La questione dell’Islamismo politico si pone di nuovo

La morte del vecchio leader riporta sulla scena politica di oggi i fantasmi degli anni 90. Le proteste di strada ogni venerdì da 10 settimane continuano a essere imponenti e il popolo saldamente unito intorno alla volontà di vedere la fine del regno del clan mafioso al potere. Ma le idee sul dopo Bouteflika rimangono poco chiare.

Immagine dei funerali di Abbassi Madani ad Algeri

Ai funerali del vecchio sceicco migliaia di militanti islamisti gridavano quello stesso slogan che fu all’origine della guerra civile: «Alayha nahia alayha namut», Per lui viviamo, per lui moriamo. Dove «lui» indica lo Stato teocratico della Sharia. Questi funerali grandiosi mostrano chiaramente che l’elemento islamista non è scomparso magicamente dalla scena politica algerina. C’è. E’ presente con forza in tutto il Paese.

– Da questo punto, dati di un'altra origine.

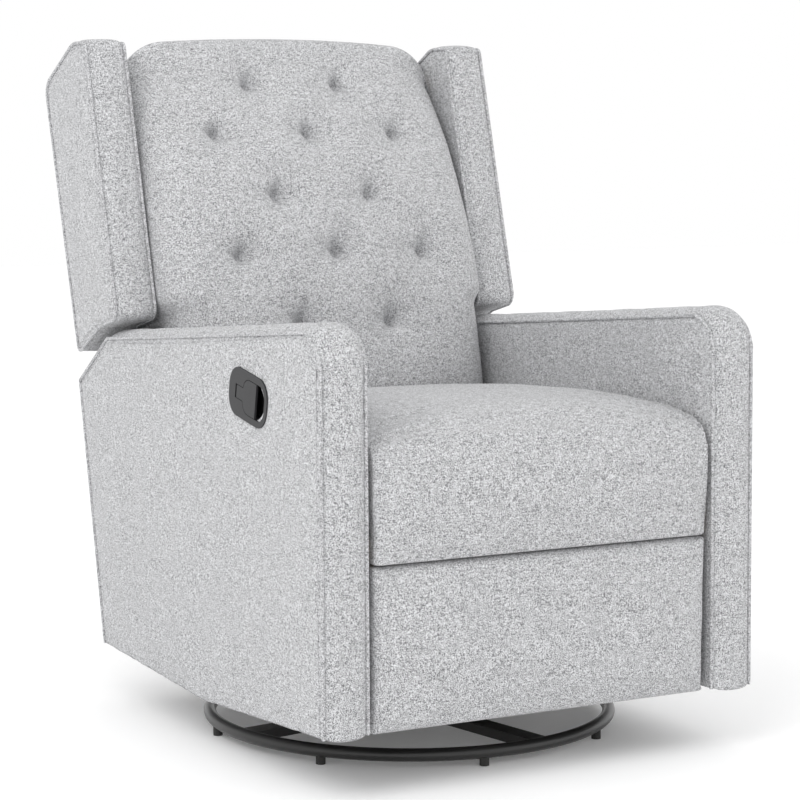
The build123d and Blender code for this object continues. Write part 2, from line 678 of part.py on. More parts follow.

Non ha probabilmente più la forza che aveva negli anni 90. Sarà per quello che, nella fase attuale di contestazione del potere, non è intervenuto in piazza. Ma sta aspettando il momento giusto per entrare in gioco.

Quella folla impressionante che ha accompagnato il vecchio sceicco alla sua ultima dimora – nel cimitero del suo quartiere feudo di Belouizdad nel centro della capitale Algeri – ricorda alle forze democratiche che lottano per la caduta del sistema attuale che quella che si gioca attualmente è solo una semifinale e che se passano questa fase, la finale sarà da giocare contro quelli che vogliono scambiare lo Stato poliziesco con una dittatura teocratica.

Karim Metref
Sono nato sul fianco nord della catena del Giurgiura, nel nord dell’Algeria.

30 anni di vita spesi a cercare di affermare una identità culturale (quella della maggioranza minorizzata dei berberi in Nord Africa) mi ha portato a non capire più chi sono. E mi va benissimo.

A 30 anni ho mollato le mie montagne per sbarcare a Rapallo in Liguria. Passare dalla montagna al mare fu un grande spaesamento. Attraversare il mediterraneo da sud verso nord invece no.

Lavoro (quando ci riesco), passeggio tanto, leggo tanto, cerco di scrivere. Mi impiccio di tutto. Sopra tutto di ciò che non mi riguarda e/o che non capisco bene.